A candidate will be the only candidate eligible to receive transition resources when they receive the majority of pledged election votes and there aren’t any other legal or administrative actions pending and the majority of the electoral votes at the electors meeting in December after the election and they are formally elected during the joint congressional meeting on January 6.
The proposed legislation also has new reporting requirements.
If neither candidate has conceded, then the GSA administrator has to report on the federal resources given to both candidates; provide Congress with weekly updates on the transition; and issue a written public opinion on the legal basis and reasons for a single candidate being ascertained the winner of the election.
When Murphy ascertained Biden as the winner in 2020, more than two weeks after all major news outlets declared him the president-elect, she described the challenges she faced while under enormous pressure.
“Unfortunately, the [transition] statute provides no procedures or standards for this process, so I looked to precedent from prior elections involving legal challenges and incomplete counts” she wrote. “I do not think that an agency charged with improving federal procurement and property management should place itself above the constitutionally based election process. I strongly urge Congress to consider amendments to the act.”

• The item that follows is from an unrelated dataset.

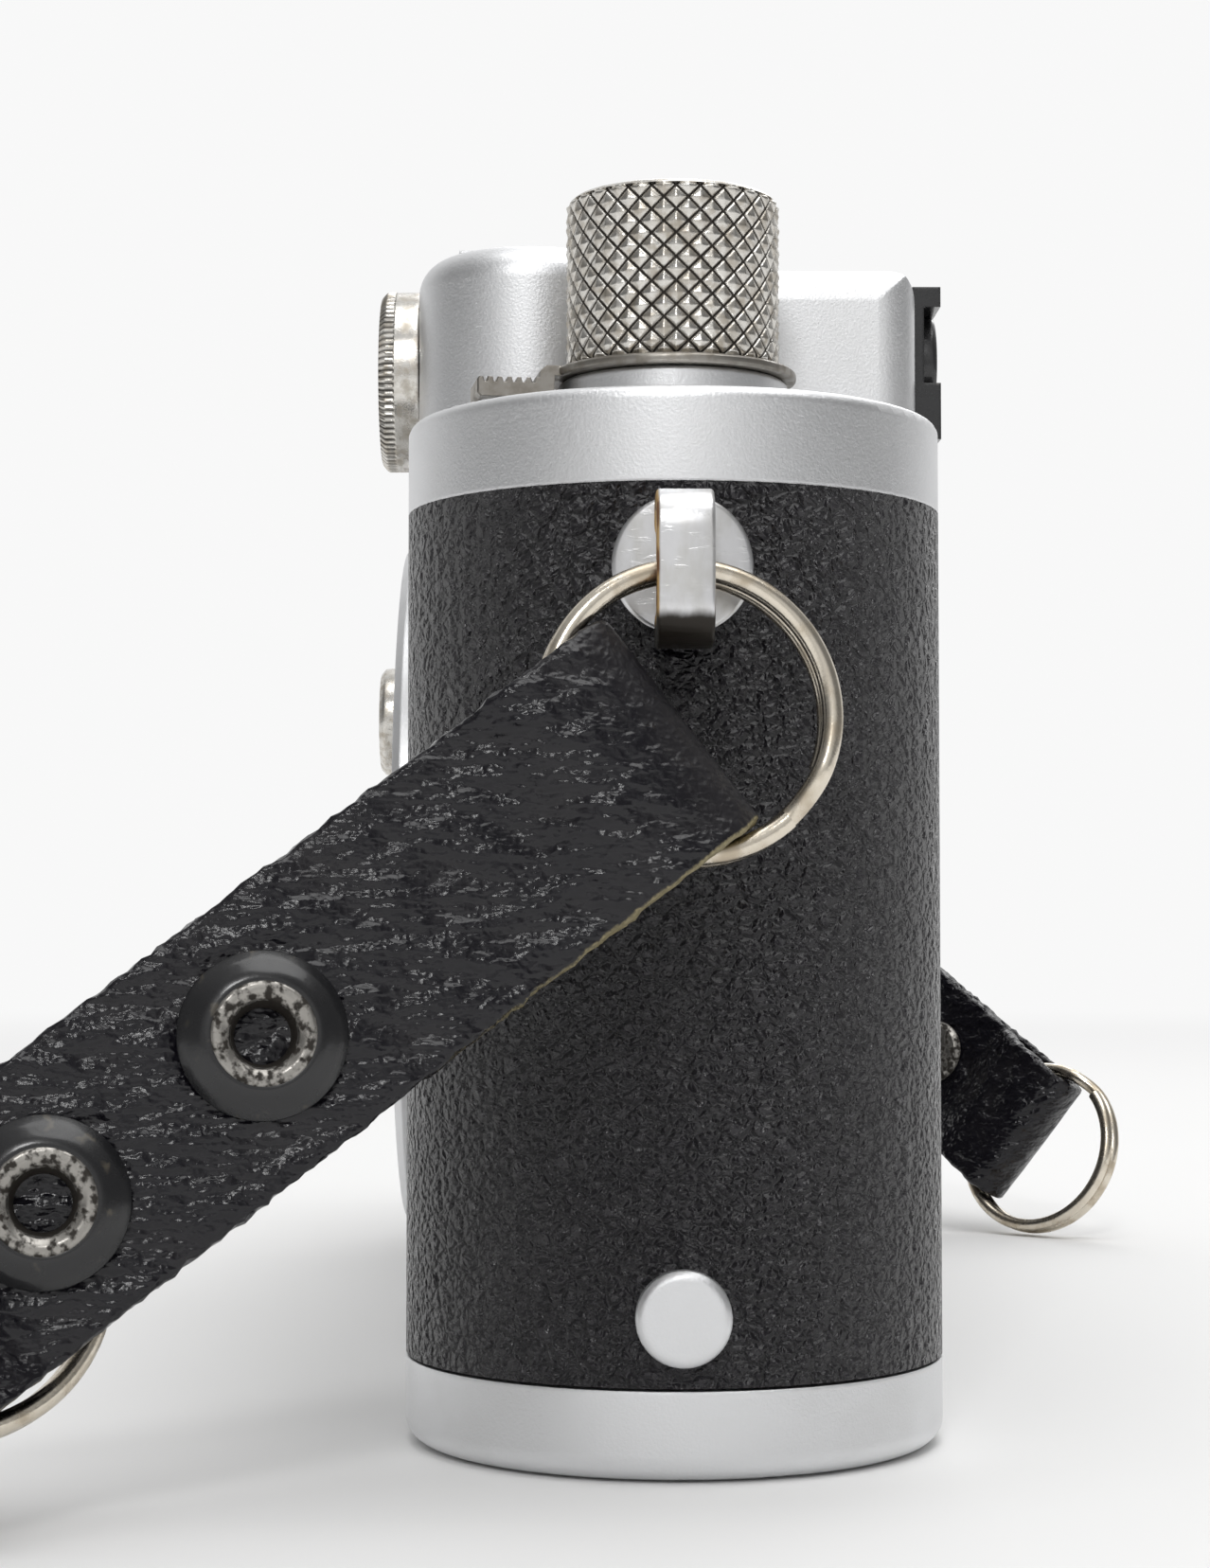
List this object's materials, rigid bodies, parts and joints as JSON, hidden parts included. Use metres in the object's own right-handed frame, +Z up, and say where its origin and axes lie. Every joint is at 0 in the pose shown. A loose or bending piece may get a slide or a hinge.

Max Stier, president and CEO of the nonprofit Partnership for Public Service, which is highly involved in the transition process, said the proposed legislation, “would make meaningful improvements to the transition process by releasing resources on an equitable basis to the candidates in case there is no clear winner immediately after the election.” He also said that the 2020 transition illuminated the need to “reform and clarify ascertainment,” which this bill does.
After the ascertainment, in December 2020, the executive director of Biden’s transition said that while many agencies and departments were working to share information with them, there were some “pockets of recalcitrance,” including the Defense Department. Then in April 2021, then-White House Press Secretary Jen Psaki blamed the Trump administration’s lack of cooperation during the transition in part for the delay in releasing the Biden administration’s budget preview.
The Partnership’s Center for Presidential Transition and Boston Consulting Group said in a report released earlier this year that, “while the Trump White House and federal agencies worked hard to meet the statutory transition planning requirements during the pre-election period, Trump’s doubts about the integrity of the election and, in some instances, the lack of cooperation from his administration after the election exposed areas where norms and precedents were not enough to ensure a seamless transfer of power.”
According to a research group from the University of Notre Dame’s Keough School of Global Affairs that tracked the transfer of power process, “only 76% of the transition provisions have been fulfilled,” despite the fact that President Biden did take over on Jan. 20. The group was led by Denis McDonough, who later became the secretary of Veterans Affairs.
The senators also introduced legislation to modernize the 1887 Electoral Count Act to “ensure that electoral votes tallied by Congress accurately reflect each state’s public vote for president,” said a fact-sheet. “It would replace ambiguous provisions of the 19th-century law with clear procedures that maintain appropriate state and federal roles in selecting the president and vice president of the United States as set forth in the U.S. Constitution.”
Evidence shown during the impeachment trial and hearings of the House committee investigating the attack on the Capitol has shown the lengths Trump and his officials went to disrupt the certification process by members of Congress.